History does not whisper this truth; it screams it. When antisemitism rises, it never stops with Jews. It metastasizes into hatred of others, eroding the moral fabric of entire societies. And when we ignore it, we invite catastrophe.

The numbers tell a chilling story.

In 2024, the Anti-Defamation League recorded 9,354 antisemitic incidents in the United States—the highest total since tracking began in 1979.

That’s a 344% increase over five years. The FBI reports that antisemitic hate crimes reached an all-time high, accounting for 69% of all religion-based hate crimes, even though Jews make up just 2% of the U.S. population.

Globally, antisemitic acts surged 340% between 2022 and 2024, marking the most severe wave since World War II.

Dr. Martin Luther King Jr. warned us: “Injustice anywhere is a threat to justice everywhere.”

Those words are not a slogan, they are a survival guide. When antisemitism is tolerated, it signals that hate is permissible. That single permission slip opens the door to every form of bigotry.

Silence in the face of hate is not neutrality, it is surrender.

Community centers and JCCs alike are more than walls and roofs. They are sanctuaries of hope and engines of resilience. In times of rising hate, they become rallying points for courage where

Jews and allies stand together, shoulder to shoulder, to defend dignity and justice. Through education, dialogue, and partnership, we can turn fear into strength and isolation into solidarity.

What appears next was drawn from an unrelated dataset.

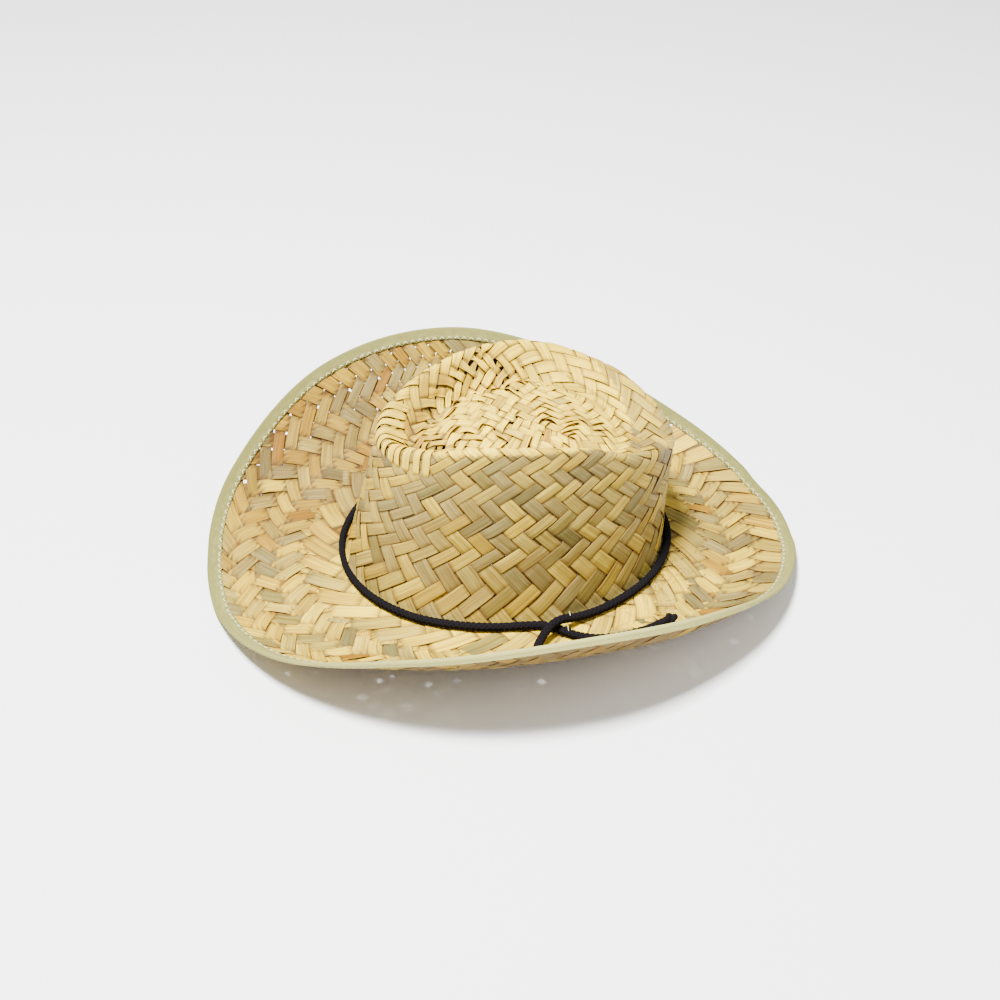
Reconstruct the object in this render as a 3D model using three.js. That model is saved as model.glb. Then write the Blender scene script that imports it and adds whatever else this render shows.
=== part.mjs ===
import * as THREE from 'three';

// Sizes, in millimetres

const crownBaseHalfLength = 96.7;
const crownBaseHalfWidth = 85.4;
const crownBaseHeight = 9;
const crownBaseBend = 3.5;
const crownHeight = 105;
const foldReach = 103;
const foldBend = 6;
const foldPeak = 1.5;
const dentReach = 70;
const dentDepth = 26;
const dentBend = 5;
const floorShoulderRise = 10;
const floorDomeRise = 11;
const brimWidth = 84.6;
const brimRise = 63;
const strawWall = 1.4;
const tapeThickness = 1;
const tapeDepth = 7.5;
const clearance = 0.3;
const cordDiameter = 5;
const knotLength = 9;
const knotDiameter = 7.6;

// The brim dips to the surface at the front and the back, and lies flat there for a short stretch, in degrees

const restHalfAngle = 7;
const restBlendAngle = 14;

// Shares of the brim's span and of the dent's floor that place its shaping points

const brimCurveShare = 0.35;
const floorShoulderShare = 0.75;
const floorDomeShare = 0.35;

// Numbers of stations round the hat, of steps in its bends, and of steps and sides of the cord

const azimuthSteps = 56;
const softBendSteps = 3;
const foldBendSteps = 4;
const cordSteps = 76;
const cordSides = 8;
const knotRings = 8;
const knotSides = 10;

// Brim sections from the front at 0 degrees to the back at 180, the same on both sides.
// reach is a share of brimWidth, rise of brimRise, base of crownBaseHeight. Slopes are in degrees.

const brimSections = [
  { azimuth: 0, reach: 1, rise: 0, edgeSlope: 0, rootSlope: -8, base: 1 },
  { azimuth: 30, reach: 0.938, rise: 0.262, edgeSlope: 36, rootSlope: -3, base: 1 },
  { azimuth: 60, reach: 0.873, rise: 0.723, edgeSlope: 59, rootSlope: 6, base: 1 },
  { azimuth: 90, reach: 0.935, rise: 1, edgeSlope: 57, rootSlope: 9, base: 0.95 },
  { azimuth: 120, reach: 1.015, rise: 0.844, edgeSlope: 49, rootSlope: 7, base: 0.8 },
  { azimuth: 150, reach: 1.027, rise: 0.312, edgeSlope: 30, rootSlope: -2, base: 0.6 },
  { azimuth: 180, reach: 0.985, rise: 0, edgeSlope: 0, rootSlope: -3, base: 0.5 },
];

// Sections of the crown's top, all the way round from the front.
// fold is a share of foldReach, height of crownHeight, foot of dentReach, drop of dentDepth.

const crownSections = [
  { azimuth: 0, fold: 0.998, height: 0.635, foot: 1, drop: 1.4 },
  { azimuth: 30, fold: 0.94, height: 0.77, foot: 0.914, drop: 1.16 },
  { azimuth: 60, fold: 0.706, height: 0.944, foot: 0.714, drop: 0.96 },
  { azimuth: 90, fold: 0.546, height: 1.001, foot: 0.528, drop: 0.94 },
  { azimuth: 120, fold: 0.527, height: 0.985, foot: 0.571, drop: 1 },
  { azimuth: 150, fold: 0.651, height: 0.883, foot: 0.657, drop: 1.15 },
  { azimuth: 180, fold: 0.729, height: 0.806, foot: 0.814, drop: 1.27 },
  { azimuth: 210, fold: 0.654, height: 0.885, foot: 0.657, drop: 1.15 },
  { azimuth: 240, fold: 0.603, height: 1.001, foot: 0.629, drop: 1 },
  { azimuth: 270, fold: 0.625, height: 1.022, foot: 0.6, drop: 0.94 },
  { azimuth: 300, fold: 0.67, height: 0.942, foot: 0.714, drop: 0.96 },
  { azimuth: 330, fold: 0.84, height: 0.753, foot: 0.886, drop: 1.16 },
];

// Route of the cord, from the knot behind the near brim, once round the crown, to the knot that shows.
// azimuth is in degrees, out is the distance from the foot of the crown, up the height over the brim.

const cordRoute = [
  { azimuth: 277.5, out: 53.5, up: 5 },
  { azimuth: 273.5, out: 52, up: 4.4 },
  { azimuth: 269.5, out: 49, up: 4 },
  { azimuth: 266.5, out: 44.5, up: 3.9 },
  { azimuth: 264.8, out: 38.5, up: 3.8 },
  { azimuth: 264.6, out: 33, up: 3.9 },
  { azimuth: 265.2, out: 28.5, up: 4.4 },
  { azimuth: 266.5, out: 24, up: 5.6 },
  { azimuth: 268.5, out: 19, up: 7.2 },
  { azimuth: 271, out: 15.2, up: 8.9 },
  { azimuth: 273.7, out: 12.9, up: 9.6 },
  { azimuth: 276.8, out: 10.2, up: 8.3 },
  { azimuth: 281, out: 7.7, up: 5.9 },
  { azimuth: 288, out: 6, up: 4.3 },
  { azimuth: 297, out: 5.1, up: 3.9 },
  { azimuth: 309, out: 4.3, up: 3.8 },
  { azimuth: 323, out: 3.9, up: 3.8 },
  { azimuth: 338, out: 3.6, up: 3.8 },
  { azimuth: 353, out: 3.6, up: 3.8 },
  { azimuth: 369, out: 3.7, up: 3.8 },
  { azimuth: 386, out: 3.7, up: 3.8 },
  { azimuth: 404, out: 3.7, up: 3.8 },
  { azimuth: 422, out: 3.6, up: 3.8 },
  { azimuth: 440, out: 3.5, up: 3.8 },
  { azimuth: 458, out: 3.4, up: 3.8 },
  { azimuth: 476, out: 3.3, up: 3.8 },
  { azimuth: 494, out: 3.2, up: 3.8 },
  { azimuth: 511, out: 3.2, up: 3.8 },
  { azimuth: 528, out: 3.2, up: 3.8 },
  { azimuth: 545, out: 3.2, up: 3.8 },
  { azimuth: 563, out: 3.3, up: 3.8 },
  { azimuth: 582, out: 3.8, up: 3.8 },
  { azimuth: 600, out: 3.6, up: 3.8 },
  { azimuth: 614, out: 3.7, up: 3.8 },
  { azimuth: 624, out: 4, up: 3.8 },
  { azimuth: 629.5, out: 6, up: 3.8 },
  { azimuth: 634, out: 12, up: 3.8 },
  { azimuth: 636.5, out: 19, up: 3.8 },
  { azimuth: 639, out: 26.5, up: 3.8 },
  { azimuth: 642, out: 34, up: 3.8 },
  { azimuth: 646, out: 39.5, up: 3.9 },
  { azimuth: 651, out: 42, up: 4.1 },
  { azimuth: 655.5, out: 42.8, up: 4.4 },
  { azimuth: 659.4, out: 42.8, up: 5 },
];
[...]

But this fight cannot be delegated. It begins with you. In your neighborhood, your workplace, your social media feed -call out the lies, reject the tropes, dismantle the conspiracy theories.

Speak up when others are silent. Because the time for courage is not tomorrow. It is now.

The canary is singing. Its cry is piercing. Will we listen?

Our answer will decide whether hate defines the next chapter of history or whether we do.